Work required »
Reproduce the listing below in its entirety. Change nothing.

═════ Listed entries

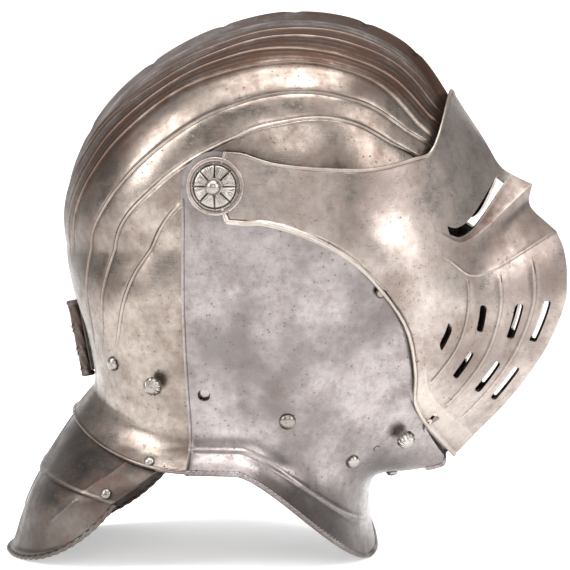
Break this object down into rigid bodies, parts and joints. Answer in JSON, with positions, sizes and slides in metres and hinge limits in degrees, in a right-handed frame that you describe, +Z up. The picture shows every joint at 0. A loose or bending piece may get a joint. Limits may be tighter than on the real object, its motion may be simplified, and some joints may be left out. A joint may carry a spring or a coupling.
{
  "type": "close helmet",
  "caption": "Fluted steel close helmet: combed skull, bevor and one-piece visor turning on shared pivots, hinged nape lames, spring catches and a plume holder.",
  "frame": {"origin": "on the ground under the helmet, at the middle of its bounding box", "axes": "+Z up, +X the way the wearer faces, +Y the wearer's left"},
  "size_m": [0.3326, 0.2332, 0.3203],
  "materials": {
    "skull_plate": "old polished steel, browned towards the comb",
    "bevor_plate": "old polished steel with grey stains",
    "visor_plate": "old polished steel with rust specks",
    "lame_plate": "old steel, darkened",
    "holder": "dark worn steel",
    "fittings": "polished steel",
    "catches": "polished steel"
  },
  "bodies": {
    "skull": {"skull": "skull_plate", "plume_holder": "holder", "skull_catch_rivet": "fittings", "nape_rivet_upper_right": "fittings", "nape_rivet_upper_left": "fittings"},
    "bevor": {"bevor": "bevor_plate", "chin_rivet": "fittings", "cheek_rivet_right": "fittings", "cheek_rivet_left": "fittings", "bevor_catch_rivet": "fittings", "pivot_bolt_right": "fittings", "pivot_bolt_left": "fittings", "pivot_rosette_right": "fittings", "pivot_rosette_left": "fittings"},
    "visor": {"visor": "visor_plate"},
    "nape_lame_upper": {"nape_lame_upper": "lame_plate", "nape_rivet_lower_right": "fittings", "nape_rivet_lower_left": "fittings"},
    "nape_lame_lower": {"nape_lame_lower": "lame_plate"},
    "skull_catch": {"skull_catch": "catches"},
    "bevor_catch": {"bevor_catch": "catches"}
  },
  "joints": [
    {"name": "bevor_turn", "type": "hinge", "parent": "skull", "child": "bevor", "pos_m": [-0.0228, 0, 0.2229], "axis": [0, -1, 0], "range_deg": [0, 50]},
    {"name": "visor_turn", "type": "hinge", "parent": "bevor", "child": "visor", "pos_m": [-0.0228, 0, 0.2229], "axis": [0, -1, 0], "range_deg": [0, 50]},
    {"name": "nape_lame_upper_turn", "type": "hinge", "parent": "skull", "child": "nape_lame_upper", "pos_m": [-0.0655, 0, 0.064], "axis": [0, -1, 0], "range_deg": [0, 4]},
    {"name": "nape_lame_lower_turn", "type": "hinge", "parent": "nape_lame_upper", "child": "nape_lame_lower", "pos_m": [-0.09, 0, 0.0455], "axis": [0, -1, 0], "range_deg": [0, 4]},
    {"name": "skull_catch_press", "type": "hinge", "parent": "skull", "child": "skull_catch", "pos_m": [-0.0891, -0.066, 0.1184], "axis": [0, 0, 1], "range_deg": [0, 3], "stiffness_Nm_per_rad": 12},
    {"name": "bevor_catch_press", "type": "hinge", "parent": "bevor", "child": "bevor_catch", "pos_m": [0.0466, -0.0448, 0.0615], "axis": [-0.2197, -0.6592, 0.7191], "range_deg": [0, 3], "stiffness_Nm_per_rad": 12}
  ]
}
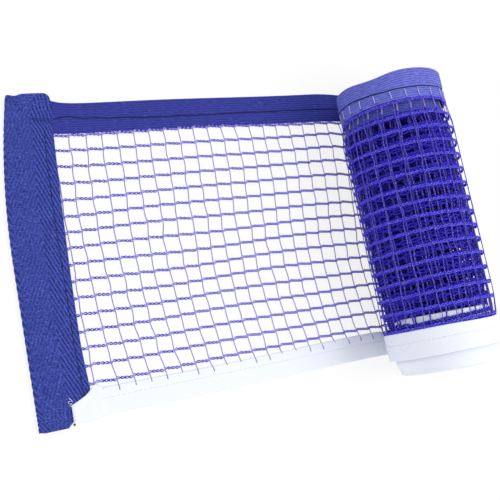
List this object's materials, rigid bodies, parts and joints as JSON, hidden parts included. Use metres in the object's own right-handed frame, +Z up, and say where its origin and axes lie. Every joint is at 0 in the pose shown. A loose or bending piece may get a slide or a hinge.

══════════

Answer to this problem »
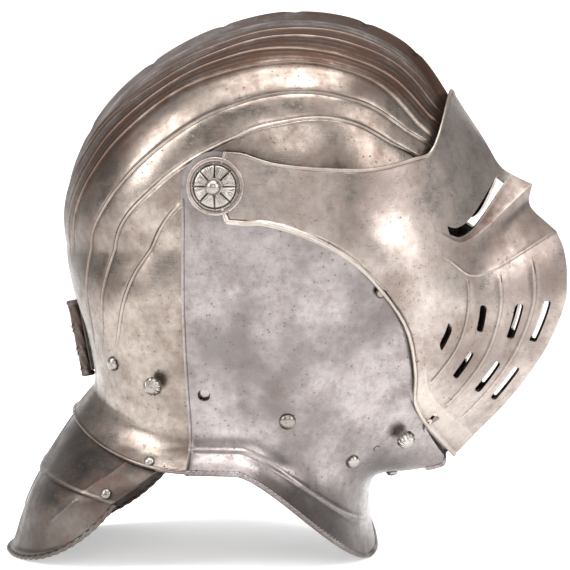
Break this object down into rigid bodies, parts and joints. Answer in JSON, with positions, sizes and slides in metres and hinge limits in degrees, in a right-handed frame that you describe, +Z up. The picture shows every joint at 0. A loose or bending piece may get a joint. Limits may be tighter than on the real object, its motion may be simplified, and some joints may be left out. A joint may carry a spring or a coupling.
{
  "type": "close helmet",
  "caption": "Fluted steel close helmet: combed skull, bevor and one-piece visor turning on shared pivots, hinged nape lames, spring catches and a plume holder.",
  "frame": {"origin": "on the ground under the helmet, at the middle of its bounding box", "axes": "+Z up, +X the way the wearer faces, +Y the wearer's left"},
  "size_m": [0.3326, 0.2332, 0.3203],
  "materials": {
    "skull_plate": "old polished steel, browned towards the comb",
    "bevor_plate": "old polished steel with grey stains",
    "visor_plate": "old polished steel with rust specks",
    "lame_plate": "old steel, darkened",
    "holder": "dark worn steel",
    "fittings": "polished steel",
    "catches": "polished steel"
  },
  "bodies": {
    "skull": {"skull": "skull_plate", "plume_holder": "holder", "skull_catch_rivet": "fittings", "nape_rivet_upper_right": "fittings", "nape_rivet_upper_left": "fittings"},
    "bevor": {"bevor": "bevor_plate", "chin_rivet": "fittings", "cheek_rivet_right": "fittings", "cheek_rivet_left": "fittings", "bevor_catch_rivet": "fittings", "pivot_bolt_right": "fittings", "pivot_bolt_left": "fittings", "pivot_rosette_right": "fittings", "pivot_rosette_left": "fittings"},
    "visor": {"visor": "visor_plate"},
    "nape_lame_upper": {"nape_lame_upper": "lame_plate", "nape_rivet_lower_right": "fittings", "nape_rivet_lower_left": "fittings"},
    "nape_lame_lower": {"nape_lame_lower": "lame_plate"},
    "skull_catch": {"skull_catch": "catches"},
    "bevor_catch": {"bevor_catch": "catches"}
  },
  "joints": [
    {"name": "bevor_turn", "type": "hinge", "parent": "skull", "child": "bevor", "pos_m": [-0.0228, 0, 0.2229], "axis": [0, -1, 0], "range_deg": [0, 50]},
    {"name": "visor_turn", "type": "hinge", "parent": "bevor", "child": "visor", "pos_m": [-0.0228, 0, 0.2229], "axis": [0, -1, 0], "range_deg": [0, 50]},
    {"name": "nape_lame_upper_turn", "type": "hinge", "parent": "skull", "child": "nape_lame_upper", "pos_m": [-0.0655, 0, 0.064], "axis": [0, -1, 0], "range_deg": [0, 4]},
    {"name": "nape_lame_lower_turn", "type": "hinge", "parent": "nape_lame_upper", "child": "nape_lame_lower", "pos_m": [-0.09, 0, 0.0455], "axis": [0, -1, 0], "range_deg": [0, 4]},
    {"name": "skull_catch_press", "type": "hinge", "parent": "skull", "child": "skull_catch", "pos_m": [-0.0891, -0.066, 0.1184], "axis": [0, 0, 1], "range_deg": [0, 3], "stiffness_Nm_per_rad": 12},
    {"name": "bevor_catch_press", "type": "hinge", "parent": "bevor", "child": "bevor_catch", "pos_m": [0.0466, -0.0448, 0.0615], "axis": [-0.2197, -0.6592, 0.7191], "range_deg": [0, 3], "stiffness_Nm_per_rad": 12}
  ]
}
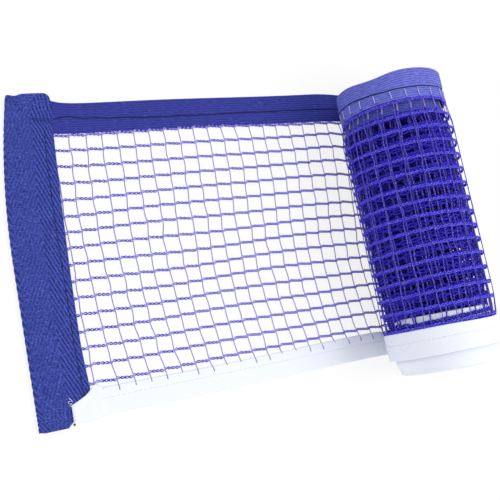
List this object's materials, rigid bodies, parts and joints as JSON, hidden parts included. Use metres in the object's own right-handed frame, +Z up, and say where its origin and axes lie. Every joint is at 0 in the pose shown. A loose or bending piece may get a slide or a hinge.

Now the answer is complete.